1. The appellant is engaged in the manufacture of Dye Intermediate, falling under Chapter 29 of Schedule of Customs Excise Tariff Act, 1985. The appellant availed CENVAT Credit of Rs. 1,06,296/- being Service Tax charged by M/s Deloitte Tomsche Tohmatsu India Pvt. Ltd., New Delhi as professional fees for conducting audit of the appellant’s project and preparation of report which was scrutinized by GTZ auditors. The purpose was to receive the grant of a sum of USD 2,47,500 as a part of CTC National Phase Out Plan. The National CTC Phase Out Plan came into being because of Ozone Depleting Substances (Regulation & Control) Rules, 2000 and it was required to be followed by any person producing or causing to produce any Ozone Depleting Substance. Based on the audit report, the appellant was required to modify the production process to phase out the CTC usage (by changing the raw material). Revenue entertained a view that the CENVAT Credit of Service Tax paid by the appellant is not admissible since it cannot be said to have been used in or in relation to manufacture. Accordingly, the benefit has been denied and further the amount taken as credit has been demanded with interest and penalty equal to the CENVAT Credit availed has been imposed as penalty. Hence the appeal.

2. Heard both the sides. I find that the stand taken by the Revenue is on the ground that the service received has no nexus with the manufacture at all Definition of input service in the CENVAT Credit Rules, 2004 is as under:

“Input service means any service –

 (i) used by a provider of taxable service for providing an output service or

(ii) used by the manufacturer, whether directly or indirectly in or in relation to the manufacture of final products and clearance of final products from the place of removal, and includes services used in relation to setting up, modernization, renovation or repairs of a factory premises of provider of output services or an office relating to such factory or premises, advertisement or sales promotion, market research, storage up to the place of removal, procurement of inputs, activities relating to business such as accounting, auditing, financing requirement and quality control, coaching and training, computer networking, credit rating, share registry and security, inward transportation of inputs or capital goods and outward transportation up to the place of removal.”

3. It has been held by the lower authorities that unless an assessee is able to show that the input service has nexus with the manufacture of final product, the inclusive part would not be of any help. In this case, I find that the services have been obtained for the purpose of conducting audit of the process and change of raw material suitably and the same have been presented to GTZ to receive the grant so that the company can phase out the process, which cause depletion of ozone in the atmosphere. This was done for the purpose of implementation of provisions of relevant rules and as a part of National Plan.

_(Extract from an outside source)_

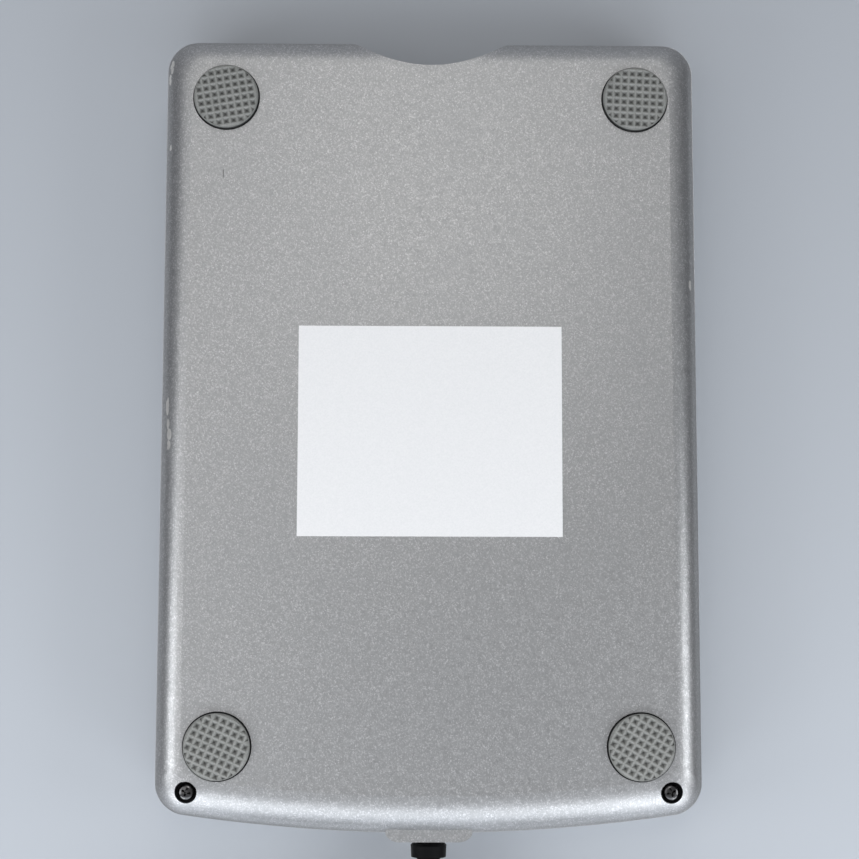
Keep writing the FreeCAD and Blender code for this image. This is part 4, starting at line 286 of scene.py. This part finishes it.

What emerges from the facts and circumstances of the case is that the activity undertaken by the appellant was to implement the national plan and ensure that the appellant follow the provisions of Ozone Depleting Substances (Regulation & Control) Rules, 2000. Even though the Service Tax has been paid for the purpose of obtaining services of the firm for preparation of the report and to receive the amount, the whole activity has a direct nexus with the manufacture and manufacturing process and is with the objective of reduction of emission of Ozone Depleting Substances.

4. Under these circumstances, I find that the stand taken by the Revenue that the service has nothing to do with the manufacturing process, is not correct. In view of the above, I find that the impugned order cannot be sustained. Accordingly, the impugned order is set aside and the appeal is allowed with consequential relief to the appellant.